A Court of law has inherent power to act in a manner to enable it to discharge its functions as a Court of justice subject of course, to the statutory provisions. This has been pointed out in the decision Pulin Behari Das v. Emperor, 16 Cal WN 1105. Again, as pointed out in the decision Hansraj Harji wan v. Emperor AIR 1940 Nag 390, the absence of any provision on a particular matter in the Cr. P.C. does not mean that the Court has no such power and the Court may act on the principle that every procedure should be understood as permissible till it is shown to be prohibited by law.
8. Thus, the real question is whether the revival of a complaint dismissed for default under Section 259 Cr. P.C. is prohibited by the Cr. P.C. There is no provision which prohibited it. Such dismissal of the complaint or discharge of the accused will not amount to an acquittal within the meaning of Section 403 Cr. P.C. After all, the restoration of a complaint before the framing of the charge and before even the preliminary enquiry has started will only mean that instead of a fresh complaint on the same cause of action and the taking of a sworn statement from the complainant, the Court permits the enquiry on the complaint which had already been filed before it and happened to be dismissed for default.

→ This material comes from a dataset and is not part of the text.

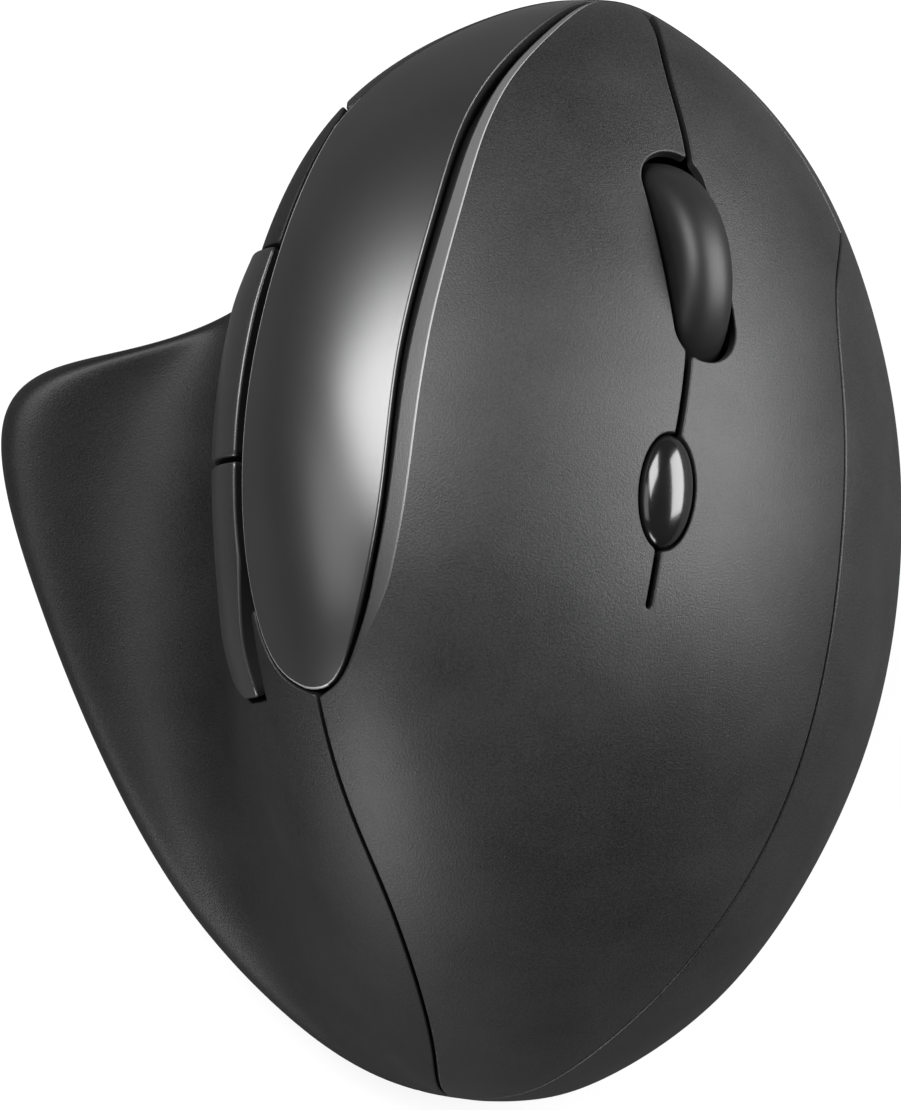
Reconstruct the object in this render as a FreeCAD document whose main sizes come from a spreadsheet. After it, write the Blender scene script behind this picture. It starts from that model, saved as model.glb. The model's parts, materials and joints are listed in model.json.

I think that a Criminal Court has got the inherent power to revive such a complaint. Of course, the matter will be quite different in a Summons Case where the accused had been acquitted for the complainant's default under Section 247 Cr. P.C. as it would amount to an acquittal within the meaning of Section 403 Cr. P.C. I cannot, therefore, accept the reference made by the Sessions Judge. The reference is rejected and the Magistrate is directed to proceed with the case.